September 28, 2017

GOD IS...

I was tired.  Soggy from the rain.  Hangry for lunch, which had eluded me hours ago.    

Praying for patience, I knocked on my patient's door.  

She was a ninety-four year old woman who had recently relocated from her lifelong home into the tiny bedroom of an assisted living facility.

She greeted me with a smile as bright as sunshine.  My gloomy mood dissolved in the twinkling of her crinkled eyes.  

It was love at first sight.

“I heard you're having some knee pain...?”

“Only if I move!” she chuckled. “But I need to get in shape! I've got a birthday in a few weeks and I'll be doing lots of dancin'!” 

“Are you planning a big celebration?”

“You bet I am! You can't believe how many friends I have! And they ALL come out and bring LOTS of food and we play music and just have the BEST TIME - every year! And after the party is over, I always go home and cry.  Isn't that silly? I can't help it. I think about how much everybody loves me and I can't hold back the tears!” 

“I don't think you're silly.  I think you're a mighty lucky lady." 

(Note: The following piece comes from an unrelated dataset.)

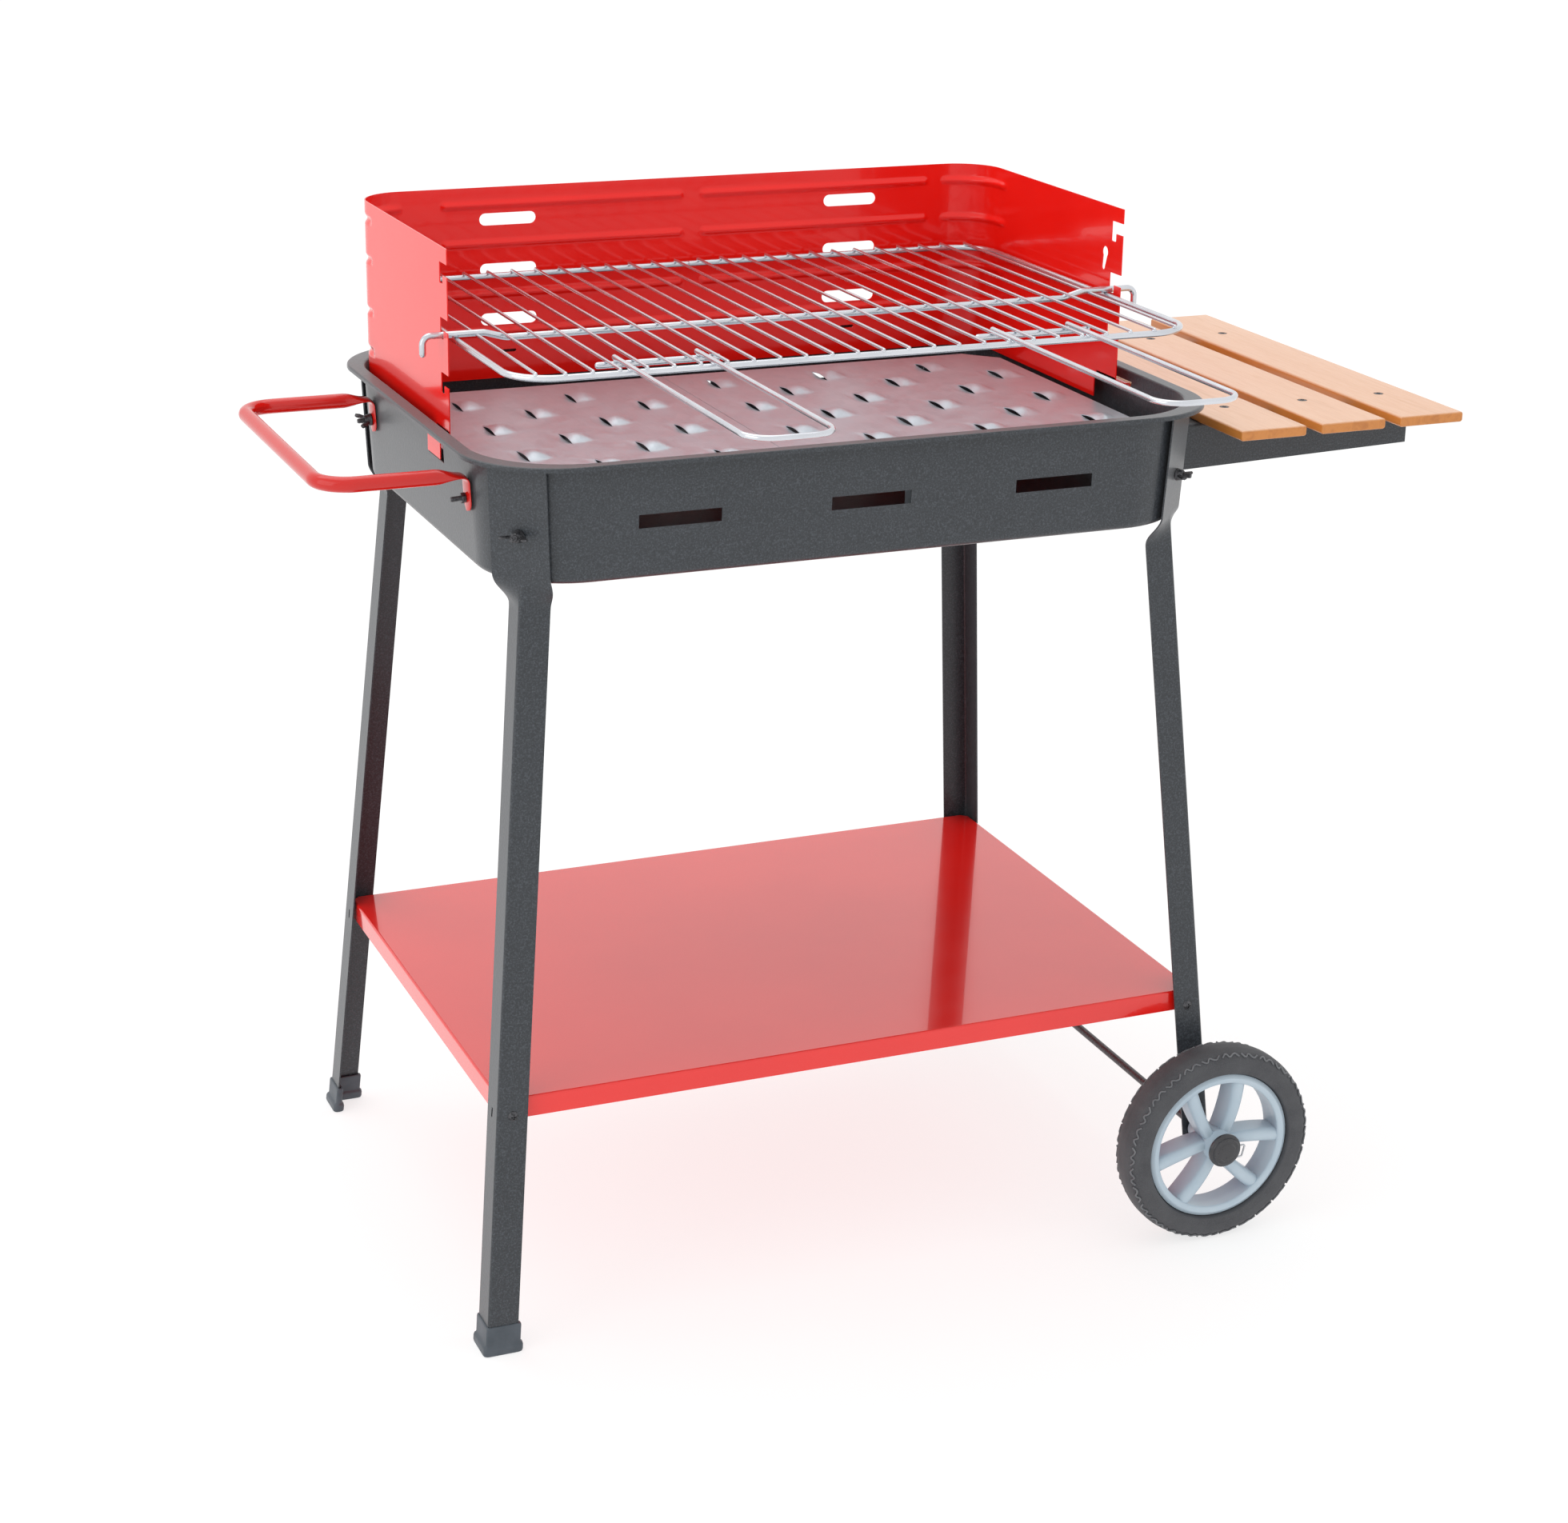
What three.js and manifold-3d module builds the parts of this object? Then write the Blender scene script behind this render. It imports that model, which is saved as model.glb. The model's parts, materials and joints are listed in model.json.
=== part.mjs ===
import * as THREE from 'three';
import { mergeVertices } from 'three/addons/utils/BufferGeometryUtils.js';
import Module from 'manifold-3d';

// A charcoal trolley barbecue. Millimetres, +Z up, the floor at z = 0,
// -Y is the front, the carrying handle is at -X and the wheels and side shelf at +X.

const wasm = await Module();
wasm.setup();

// ---------------------------------------------------------------- dimensions
const GAP = 0.3; // clearance between pieces that touch

const rim = { halfX: 360, halfY: 263, top: 820, radius: 86, width: 13, thick: 1.5, lip: 4 };
const tray = { depth: 109, taper: 6.5, sheet: 1, fillet: 7, ease: 14, cornerSegments: 6 };
tray.bottom = rim.top - tray.depth;
tray.centreX = rim.halfX - rim.radius; // centre of the corner arcs
tray.centreY = rim.halfY - rim.radius;
tray.radiusTop = rim.radius - rim.width;

const vent = { centres: [-181, 0, 181], width: 77, low: 757, high: 769.5 };
const hookSlot = { front: -86, rear: -38, low: 787, high: 816, rightLow: 804, rightHigh: 810 };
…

“Psssh!  Ain't no such thing as luck, sweetie. Blessed is what I am!  God has blessed me more than I could ever imagine and you know what?!  He just keeps on doing it!  Haha!!” She declared with unbridled joy. 

Blessed?

She's bald.
She's legally blind.
Her hearing is almost gone.
Her hands are deformed with arthritis.
Her every step brings excruciating pain.
She is a widow who has outlived her children.

Her doctor wants her to stop walking.  Become wheelchair-bound.

Yet, there she was... overflowing with gratitude for her blessings and asking me to get her dancing again.

* * * * * * * * * * * * * * * * * * * *

It took me a long time to finish my evaluation. I dragged it out as long as I could. I wanted nothing more than to sit at her feet and let the glory of her goodness flow over me for days. 

As I reached to hug her goodbye, I thanked her for brightening my day and told her we would have her dancing like Ginger Rogers before her birthday. 

She replied, “Oh honey, I'm no Ginger. I haven't worn heels in years!” 

                      * * * * * * * * * * * * * * * * * * * *

Y'all, I'm not gonna lie... there aren't enough tricks in my therapy bag to get that sweet, broken lady dancing again. I'm just not that good.

But God is.  

God. Is.  

And He makes my job so much easier.  All I have to do is teach her some quad sets, throw in a few adductor squeezes, fit her with a couple of knee braces, cover her in prayer...

And this.  This is the scripture I am claiming for my dubious dancer...


(Also, I want to grow up to be just like her, mmmkay, God?)